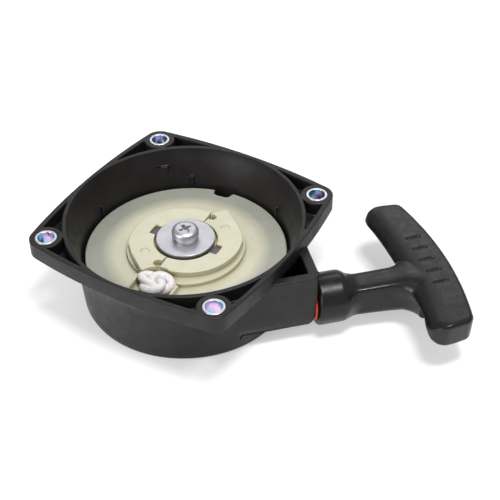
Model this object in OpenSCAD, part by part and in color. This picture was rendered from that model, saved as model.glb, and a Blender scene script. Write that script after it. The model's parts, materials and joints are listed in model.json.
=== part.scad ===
// Recoil starter: a bowl-shaped housing with a four-bolt flange, a rope reel on a
// centre post, a spiral return spring in its own case, and a T-shaped pull handle.
// The origin is the centre of the bolt circle on the mounting face. +Z points out of
// the open side, towards the engine. +X is the way the handle is pulled.

/* [Housing] */
// Side of the square that the four bolt centres make
bolt_square = 80; // [76:1:84]
// Distance from the axis to the middle of each bulged flange side
flange_half = 49.9; // [49:0.1:51]
// Radius of the bulge of each flange side
side_bulge_r = 260; // [200:10:400]
// Thickness of the flange
flange_t = 7.2; // [6:0.2:9]
// Height of the housing from its back to its mounting face
housing_h = 39.7; // [39.5:0.1:42]
// Outer radius of the bowl at its back
bowl_back_r = 44.35; // [44.2:0.05:46]
// Thickness of the moulded walls
wall = 2.3; // [1.8:0.1:2.4]
// Outer radius of the centre post
post_r = 6; // [5.5:0.1:6.5]

/* [Rope outlet] */
// Distance of the rope's line from the reel's axis
rope_offset = 36.3; // [36:0.1:36.6]
// Depth of the rope's line below the mounting face
rope_depth = 24.9; // [24.5:0.1:25.1]
// How far the outlet box reaches along the rope
nose_reach = 45.3; // [45:0.1:46]
// Depth of the outlet box's rim below the mounting face
nose_rim = 5.7; // [5:0.1:7]
// Depth of the outlet box's underside below the mounting face
nose_low = 33.3; // [33.2:0.1:34]

/* [Reel] */
// Outer radius of the reel
reel_r = 42.3; // [41:0.1:42.4]
// Depth of the reel's upper face below the mounting face
reel_depth = 17.65; // [17:0.05:18]
// Thickness of each rope flange
rope_flange_t = 1.3; // [1:0.1:1.3]
// Height of the drive cam above the reel's upper face
cam_h = 5; // [4:0.1:5.5]
// Direction of the rope knot's pocket around the reel
knot_angle = 231; // [225:1:236]

/* [Rope] */
// Diameter of the rope
rope_d = 3.8; // [3.2:0.1:3.8]
// Turns of rope on the reel
rope_turns = 4; // [3:1:4]

/* [Return spring] */
// Turns of the spiral spring
spring_turns = 9; // [6:1:10]
// Thickness of the spring strip
strip_t = 0.5; // [0.3:0.1:0.7]
// Width of the spring strip
strip_w = 6; // [5:0.1:6]

/* [Pull handle] */
// Length of the cross bar
bar_len = 80.4; // [70:0.2:84]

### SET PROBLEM
Extract the lines above, from the first one through the one containing "handle is pulled.", and return only those, unchanged.

### EXERCISE RESULT
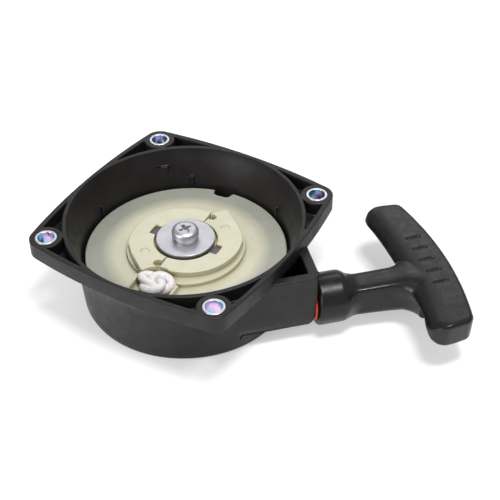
Model this object in OpenSCAD, part by part and in color. This picture was rendered from that model, saved as model.glb, and a Blender scene script. Write that script after it. The model's parts, materials and joints are listed in model.json.
=== part.scad ===
// Recoil starter: a bowl-shaped housing with a four-bolt flange, a rope reel on a
// centre post, a spiral return spring in its own case, and a T-shaped pull handle.
// The origin is the centre of the bolt circle on the mounting face. +Z points out of
// the open side, towards the engine. +X is the way the handle is pulled.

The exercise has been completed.